Считали умерших своего этапа, другие гибли так же, в той же пропорции. На лагпункте наш этап держался друг друга. Мы знали друг друга, следили друг за другом, как-то не особенно сближаясь с другими. Ползла очередь умирающих. Доползла она и до меня. В то время я был, как скелет. Совершенно обессиленный, от слабости я плохо стоял на ногах. Я был на самом-самом кануне своей смерти. Такое ощущение: иду над пропастью, вот-вот провалюсь – и конец. Казалось, держала меня какая-то доля секунды. Настало мгновение, после которого меня не стало бы. Полное безразличие к тому, что уйду из жизни. Мысленно прощался с жизнью. Никакого страха. Последние вздохи. За этим должна последовать только смерть. Как бы лучше объяснить мое состояние? Наверное, в таком состоянии смертельно больной Чехов сказал: «Я умираю» и тут же прекратил свое существование. И я должен был умереть, но произошло чудо.

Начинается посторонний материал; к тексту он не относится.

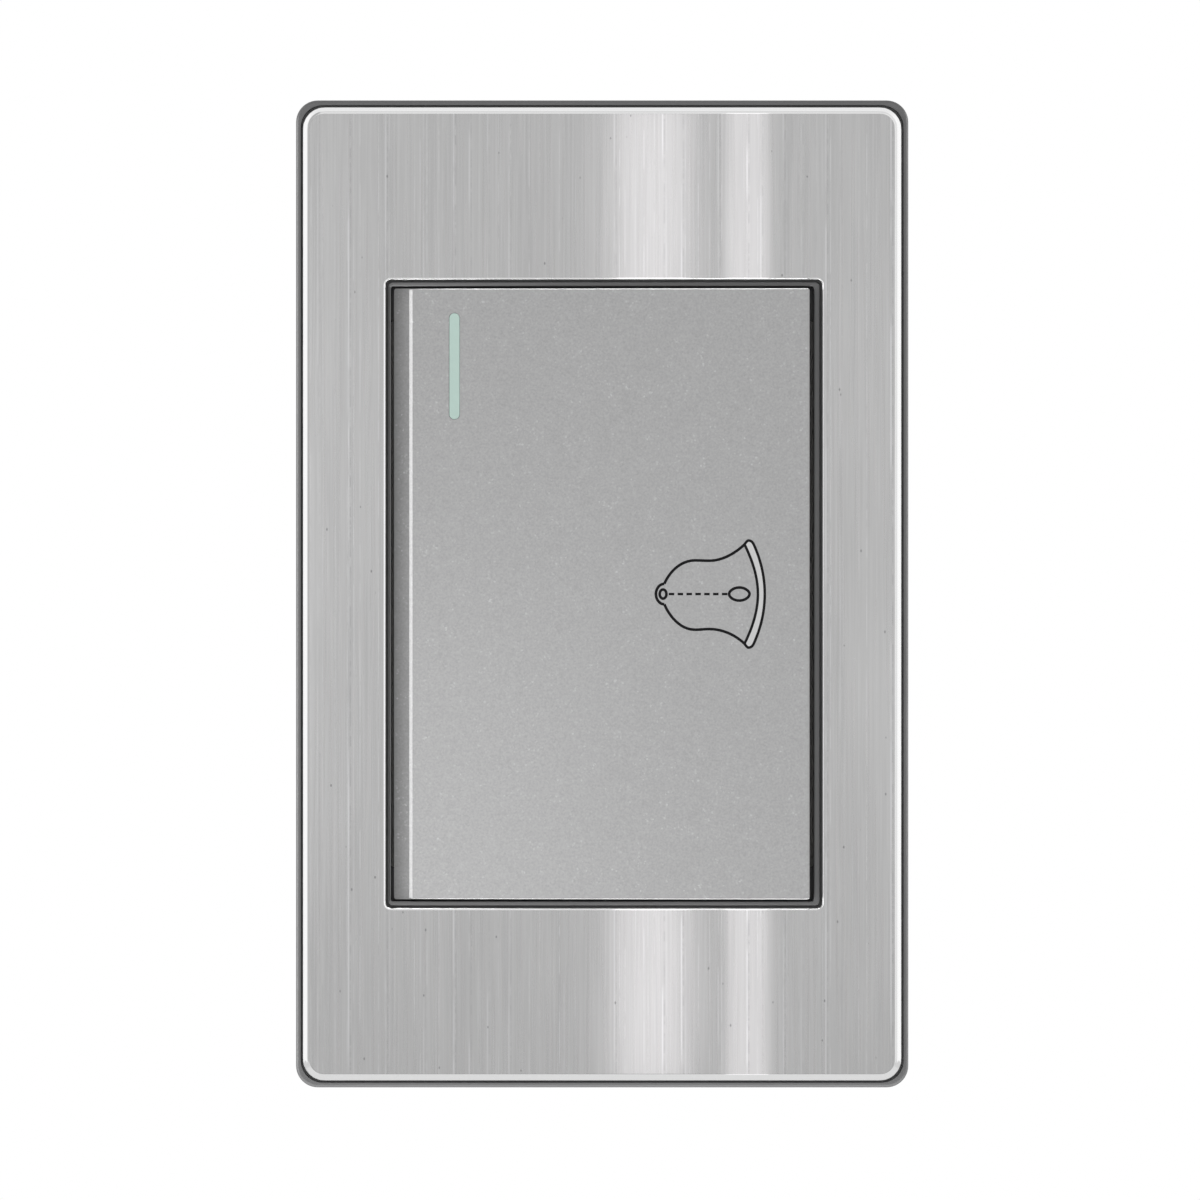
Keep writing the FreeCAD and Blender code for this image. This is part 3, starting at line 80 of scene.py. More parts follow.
# Metal face plate
# A sheet of stainless steel, brushed along its height with a coarse belt, with a cut and
# polished bevel all round and a finer one round the window. It is glued to the frame. The
# bevels are polished, and their colour also carries a painted sheen, much lighter than the face's.

STEEL = (0.472, 0.471, 0.471)
STEEL_SCRATCH = (0.66, 0.66, 0.67)
STEEL_FLANK = (0.34, 0.34, 0.345)
STEEL_PIT = (0.14, 0.14, 0.145)
STEEL_CUT_PAINTED_SHEEN = (0.945, 0.945, 0.945)
BRUSH_FINE = (3600.0, 1.0, 55.0)
BRUSH_COARSE = (1100.0, 1.0, 16.0)
BRUSH_CLOUD = (130.0, 1.0, 40.0)
SCRATCH_PITCH = 2.5 * MM
SCRATCH_HALF_WIDTH = 0.09 * MM
HAIR_PITCH = 0.72 * MM
HAIR_HALF_WIDTH = 0.06 * MM
PIT_PITCH = 1.6 * MM
PIT_RADIUS = 0.07 * MM
HAIR_STRENGTH = 0.36
FLANK_STRENGTH = 0.45
SCRATCH_STRENGTH = 0.66
PIT_STRENGTH = 0.6
PLATE_EDGE = 0.26 * MM
PLATE_BORDER = 1.5 * MM
WINDOW_SHARE = 0.35
WELD = 0.0005 * MM
FLAT = math.radians(0.6)
CREASE = math.radians(28)


class Signal:
    """One output of a shader node, used in sums and products like a number."""

    def __init__(self, finish, socket):
        self.finish = finish
        self.socket = socket

    def math(self, operation, *values):
        return self.finish.node(
            "ShaderNodeMath", {"operation": operation}, dict(enumerate(values))
        )

    def __add__(self, other):
        return self.math("ADD", self, other)

    def __radd__(self, other):
        return self.math("ADD", other, self)

    def __sub__(self, other):
        return self.math("SUBTRACT", self, other)

    def __rsub__(self, other):
        return self.math("SUBTRACT", other, self)

    def __mul__(self, other):
        return self.math("MULTIPLY", self, other)

    def __rmul__(self, other):
        return self.math("MULTIPLY", other, self)

    def __truediv__(self, other):
        return self.math("DIVIDE", self, other)

    def __abs__(self):
        return self.math("ABSOLUTE", self)


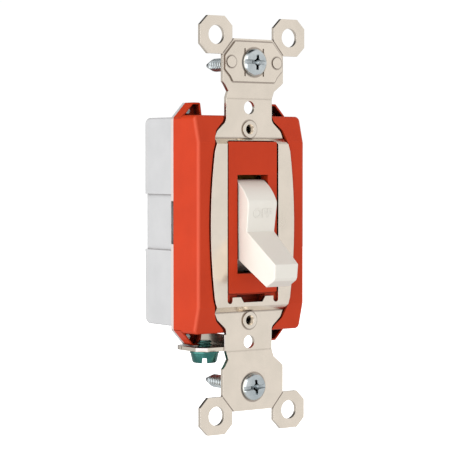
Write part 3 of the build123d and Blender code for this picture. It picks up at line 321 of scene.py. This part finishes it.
materials = {
    "strap_steel": plated("strap_steel", colour(0.800, 0.715, 0.615), colour(0.750, 0.675, 0.580),
                          colour(0.88, 0.82, 0.75), rough=0.20, gap_shade=colour(0.12, 0.09, 0.07),
                          reach=0.6 * MM, gap_shade_range=(0.30, 0.90), corner=colour(0.47, 0.43, 0.42),
                          fold_shade=colour(0.40, 0.34, 0.29)),
    "eyelet_steel": plated("eyelet_steel", colour(0.790, 0.715, 0.620), colour(0.730, 0.660, 0.570),
                           colour(0.88, 0.82, 0.75), rough=0.24, gap_shade=colour(0.11, 0.10, 0.08),
                           gap_shade_range=(0.30, 0.80)),
    "zinc_screw": plated("zinc_screw", colour(0.62, 0.66, 0.67), colour(0.41, 0.46, 0.48),
                         colour(0.88, 0.90, 0.91), rough=0.17, pit=0.12 * MM, reach=0.7 * MM,
                         gap_shade=colour(0.05, 0.07, 0.08), recess_shade_reach=2.5 * MM),
    "green_screw": plated("green_screw", colour(0.070, 0.240, 0.210), colour(0.032, 0.145, 0.128),
                          colour(0.30, 0.62, 0.58), rough=0.20, pit=0.12 * MM, metallic=0.85,
                          gap_shade=colour(0.004, 0.015, 0.013), reach=0.9 * MM, recess_shade_reach=3.0 * MM),
    "terminal_brass": plated("terminal_brass", colour(0.80, 0.60, 0.28), colour(0.66, 0.47, 0.20),
                             colour(0.90, 0.74, 0.44), rough=0.30),
    "screw_brass": plated("screw_brass", colour(0.78, 0.58, 0.25), colour(0.62, 0.44, 0.18),
                          colour(0.92, 0.76, 0.45), rough=0.24, pit=0.12 * MM),
    "contact_silver": plated("contact_silver", colour(0.88, 0.87, 0.84), colour(0.76, 0.75, 0.72),
                             colour(0.95, 0.94, 0.92), rough=0.25),
    "spring_steel": plated("spring_steel", colour(0.55, 0.55, 0.57), colour(0.42, 0.42, 0.45),
                           colour(0.75, 0.75, 0.76), rough=0.25, pit=0.1 * MM, edge_radius=0.04 * MM),
    "red_cover": moulded("red_cover", colour(0.545, 0.042, 0.009), colour(0.495, 0.037, 0.008),
                         colour(0.70, 0.085, 0.035), gap_shade=colour(0.020, 0.003, 0.002), rough=0.42,
                         depth=0.010 * MM, specular=0.16, edge_radius=0.20 * MM,
                         crest=colour(0.620, 0.085, 0.040)),
    # its gap_shade is reddish: painted shade with a painted red bounce from the cover
    "base_grey": moulded("base_grey", colour(0.520, 0.520, 0.524), colour(0.480, 0.481, 0.486),
                         colour(0.74, 0.72, 0.72), gap_shade=colour(0.075, 0.038, 0.030), rough=0.50,
                         depth=0.014 * MM, specular=0.35, flange_highlight=colour(0.600, 0.510, 0.485)),
    "ivory_toggle": moulded("ivory_toggle", colour(0.795, 0.762, 0.694), colour(0.760, 0.727, 0.660),
                            colour(0.92, 0.89, 0.82), gap_shade=colour(0.10, 0.07, 0.05), rough=0.34,
                            depth=0.005 * MM, coat=0.25, level_face_shade=colour(0.730, 0.675, 0.605)),
    "nylon": moulded("nylon", colour(0.80, 0.79, 0.74), colour(0.72, 0.70, 0.64),
                     colour(0.88, 0.87, 0.83), gap_shade=colour(0.12, 0.11, 0.09), rough=0.40),
    "stop_rubber": rubber("stop_rubber", colour(0.020, 0.020, 0.021), colour(0.060, 0.058, 0.055)),
    "fibre": fibre_board("fibre", colour(0.42, 0.26, 0.15), colour(0.28, 0.16, 0.09)),
}
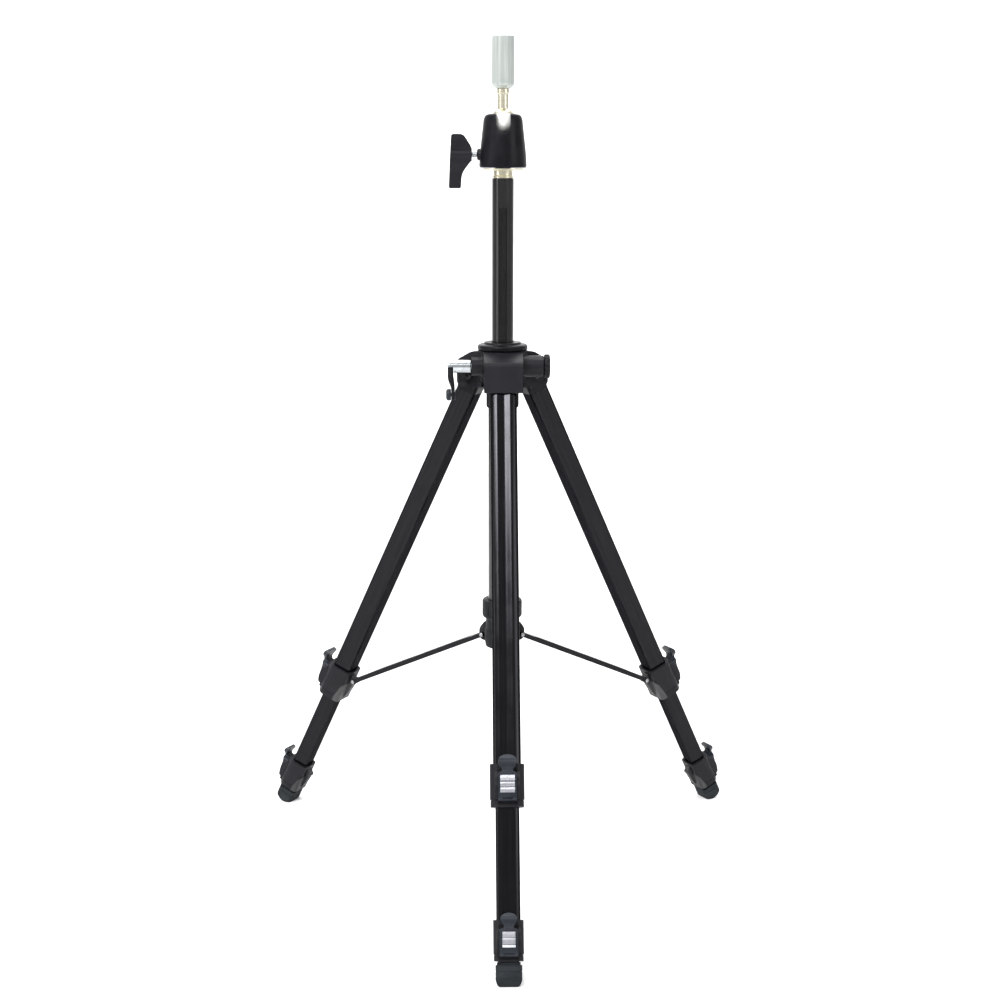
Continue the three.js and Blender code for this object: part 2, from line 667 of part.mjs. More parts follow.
// T-shaped clamp lever on the side screw, the long wing hanging down.
add('clamp_lever', shaped([
  plateY(outline([
    [-51.6, 764, 3], [-39.5, 764, 4], [-31, 751, 4], [-31, 738.5, 4], [-41, 726, 6], [-42, 711, 2],
    [-54.6, 711, 2], [-53, 740, 6],
  ]), 0, 12, 1),
  barX(6.9, -52.4, -31, 0, screwZ, 16),
], [barX(2.6, -45, -30, 0, screwZ)]), blackPlastic);
add('clamp_screw', shaped([
  barX(2.3, -44.5, -8 - GAP, 0, screwZ),
  barX(2.9, -31 + GAP, -26 - GAP, 0, screwZ),
]), chrome);

// ---------------------------------------------------------------- origin

// The origin is the centre of the footprint's box, on the floor.
const footprint = new THREE.Box3().setFromObject(tripod);
tripod.position.y = -(footprint.min.y + footprint.max.y) / 2;

export default tripod;
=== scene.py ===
"""Looks of the light tripod stand with a tilting head peg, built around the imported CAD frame."""

import json
import math

import bmesh
import bpy
from mathutils import Matrix, Vector


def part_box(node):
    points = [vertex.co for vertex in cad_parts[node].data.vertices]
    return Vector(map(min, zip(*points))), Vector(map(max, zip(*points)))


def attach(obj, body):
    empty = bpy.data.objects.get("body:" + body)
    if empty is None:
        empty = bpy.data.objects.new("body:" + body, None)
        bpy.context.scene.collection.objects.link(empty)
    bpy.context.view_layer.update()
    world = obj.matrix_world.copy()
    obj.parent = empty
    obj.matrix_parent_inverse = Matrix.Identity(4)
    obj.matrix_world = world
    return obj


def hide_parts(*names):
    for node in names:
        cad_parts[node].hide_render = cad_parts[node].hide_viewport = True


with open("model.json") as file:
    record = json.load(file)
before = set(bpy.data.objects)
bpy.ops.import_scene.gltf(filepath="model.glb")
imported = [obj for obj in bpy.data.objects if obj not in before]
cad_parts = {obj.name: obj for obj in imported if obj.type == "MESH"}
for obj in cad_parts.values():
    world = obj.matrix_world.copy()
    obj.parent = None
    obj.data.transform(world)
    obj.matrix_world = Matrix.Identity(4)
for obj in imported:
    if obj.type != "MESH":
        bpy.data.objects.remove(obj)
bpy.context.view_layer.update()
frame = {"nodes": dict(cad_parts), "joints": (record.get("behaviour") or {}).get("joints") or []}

MM = 0.001
SIDES = {"front": -90, "right": 30, "left": 150}

# ------------------------------------------------------------------ frames
# Shapes are drawn in millimetres in a local frame, and a matrix puts them in the row frame.

joints = {j["name"]: j for j in frame["joints"]}
column_low, column_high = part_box("column_tube")
axis_y = (column_low.y + column_high.y) / 2
CENTRE = Matrix.Translation((0, axis_y, 0)) @ Matrix.Scale(MM, 4)

LEG_ANGLE = 26.5


def turn(degrees, axis):
    return Matrix.Rotation(math.radians(degrees), 4, axis)


# In a leg's frame the hinge is the origin, +X points out of the outer face and the leg runs down -Z.
def leg_frame(side):
    hinge = Matrix.Translation(joints[f"{side}_leg_fold"]["pos_m"])
    return hinge @ Matrix.Scale(MM, 4) @ turn(SIDES[side], "Z") @ turn(-LEG_ANGLE, "Y")


# In a brace's frame the slider pivot is the origin and the strap runs along +X.
BRACE_LUG = (393.5, -18.5)
SLIDER_PIVOT_R = 22


def brace_line(side):
    pivot = Vector(joints[f"{side}_brace_swing"]["pos_m"])
    lug = leg_frame(side) @ Vector((BRACE_LUG[1], 0, -BRACE_LUG[0]))
    reach = lug - pivot
    return pivot, reach


def brace_frame(side):
    pivot, reach = brace_line(side)
    slope = math.degrees(math.atan2(-reach.z, math.hypot(reach.x, reach.y)))
    return Matrix.Translation(pivot) @ Matrix.Scale(MM, 4) @ turn(SIDES[side], "Z") @ turn(slope, "Y")


# ------------------------------------------------------------------ mesh helpers

FILLET_STEPS = 4


def curved(before, corner, after, steps):
    """The points that stand for one corner (x, y, radius) between its two neighbours."""
    middle = Vector(corner[:2])
    back = Vector(before[:2]) - middle
    on = Vector(after[:2]) - middle
    reach = min(corner[2], 0.45 * back.length, 0.45 * on.length)
    if reach <= 0:
        return [middle]
    start = middle + back.normalized() * reach
    end = middle + on.normalized() * reach
    ratios = [k / steps for k in range(steps + 1)]
    return [start * (1 - t) ** 2 + middle * 2 * t * (1 - t) + end * t**2 for t in ratios]


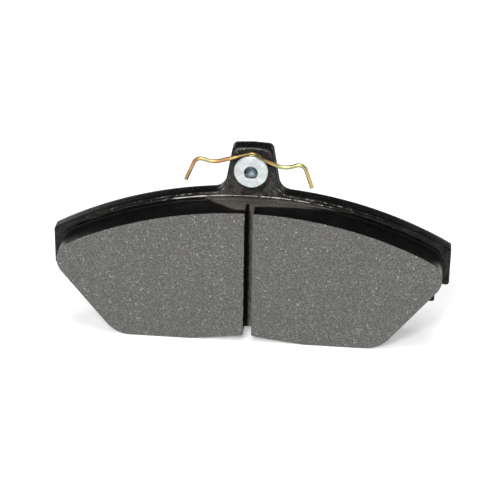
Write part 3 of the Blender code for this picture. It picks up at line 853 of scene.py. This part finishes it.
def make_friction_block(face, wall, bare):
    """The moulded block: ground face, crumbled face edge, painted walls and a bare slot.

    The edge's width is its own, times one minus a rag: fine and coarse noise, less the peaks of a
    third noise, which leave the chips. It keeps clear of the lower edge and the slot.
    """
    loop = closed_loop(lining_half(0), 1400)
    walk = way_round(loop)
    free = (loop[:, 1] > 1 * MM) & (np.abs(loop[:, 0]) > 2 * MM)
    fine_share, coarse_share, chip_level, chip_growth = 0.75, 0.40, 0.62, 9.0
    rag = fine_share * line_noise(walk, 0.7 * MM, 2)
    rag += coarse_share * line_noise(walk, 2.3 * MM, 7)
    rag -= chip_growth * np.clip(line_noise(walk, 1.1 * MM, 9) - chip_level, 0, 1)
    crumble = 1 - free * rag
    profile = quarter_round(CRUMBLED_EDGE, CRUMBLED_EDGE, FACE_Y + FACE_RECESS, 1, 5)
    profile += [(0.06 * MM, FACE_Y + 0.5 * MM)]
    profile += [(0, FACE_Y + depth * MM) for depth in (1.2, 3.0, 4.5, 6.0, 7.5)]
    profile.append((0, UNDERLAYER_FRONT + 0.1 * MM))
    rings = face_rings(loop, CRUMBLED_EDGE * crumble, 56, FACE_Y)
    block = slab("friction_block_fine", loop, profile, [face, wall], rings, crumble)
    boolean(block, slot_cutter(wall), "DIFFERENCE")
    mesh = block.data
    normal = per_face(mesh, "normal")
    centre = per_face(mesh, "center")
    on_face = (normal[:, 1] < -0.6) & (centre[:, 1] < FACE_Y + 0.3 * MM)
    in_slot = np.abs(centre[:, 0]) < SLOT_HALF_WIDTH + SLOT_EDGE + 0.02 * MM
    in_slot &= centre[:, 1] < FACE_Y + SLOT_DEPTH + SLOT_SINK + 0.05 * MM
    coat(mesh, [face, wall, bare], np.where(on_face, 0, np.where(in_slot, 2, 1)))
    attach(block, "pad")
    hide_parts("friction_block")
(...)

После развода на вахте мы подошли к инструменталке, где ежедневно идя на работу, забирали пилы, топоры, лопаты. Мой взгляд упал на двух женщин, которых я не встречал ни разу после прибытия этапа.
Они направлялись под конвоем на хозяйственные работы в общежитие охраны, и шли мимо инструменталки, где я стоял ближе всех к ним.
Они, знавшие меня, не заговорили со мной – только замедлили шаги, осматривая меня с ног до головы. Их поразил мой вид, мое состояние, как я мог измениться. Я сначала подумал, что они не узнали меня, потом решил, что они ошеломлены были моим видом. И вдруг я увидел себя их глазами. Обросший черной бородой я стоял перед ними в оборванном потрепанном пальто без пуговиц, подпоясанный веревкой, на которой висел мой маленький кофейничек, единственная память о доме, служивший мне кружкой и тарелкой. На ногах были обрубки сапог с большим числом намотанных портянок, завершала мою одежду большая шапка с оторванным ухом. Все было не мое, убогое, жалкое. Я был грязен. Последние 27 дней не умывался, негде было, а потом еще и из-за бессилия. Вдруг мне стало стыдно за то, что я стаю в таком виде перед женщинами. Стало стыдно за неряшливый вид себя и одежды. Меня охватило такое волнение, что я вздрогнул. Мне был тогда 21 год. С этого момента я почувствовал рождение в себе новой силы, способной встряхнуть меня, оживить во мне все, что начало отмирать. Стала восстанавливаться надорванная нить жизни. Пробудился интерес, любопытство. От инструменталки, конвой повел нас на работу. Всю дорогу я был во власти своих мыслей о женщинах, изнурительный путь казался легким, словно какой-то жизненный эликсир влили в меня. Я рубил топором сучья сваленных деревьев, собирал их в кучи сжигал, потом нагрел на костре воду в своем кофейничке, и впервые за долгое время тщательно вымыл лицо и руки.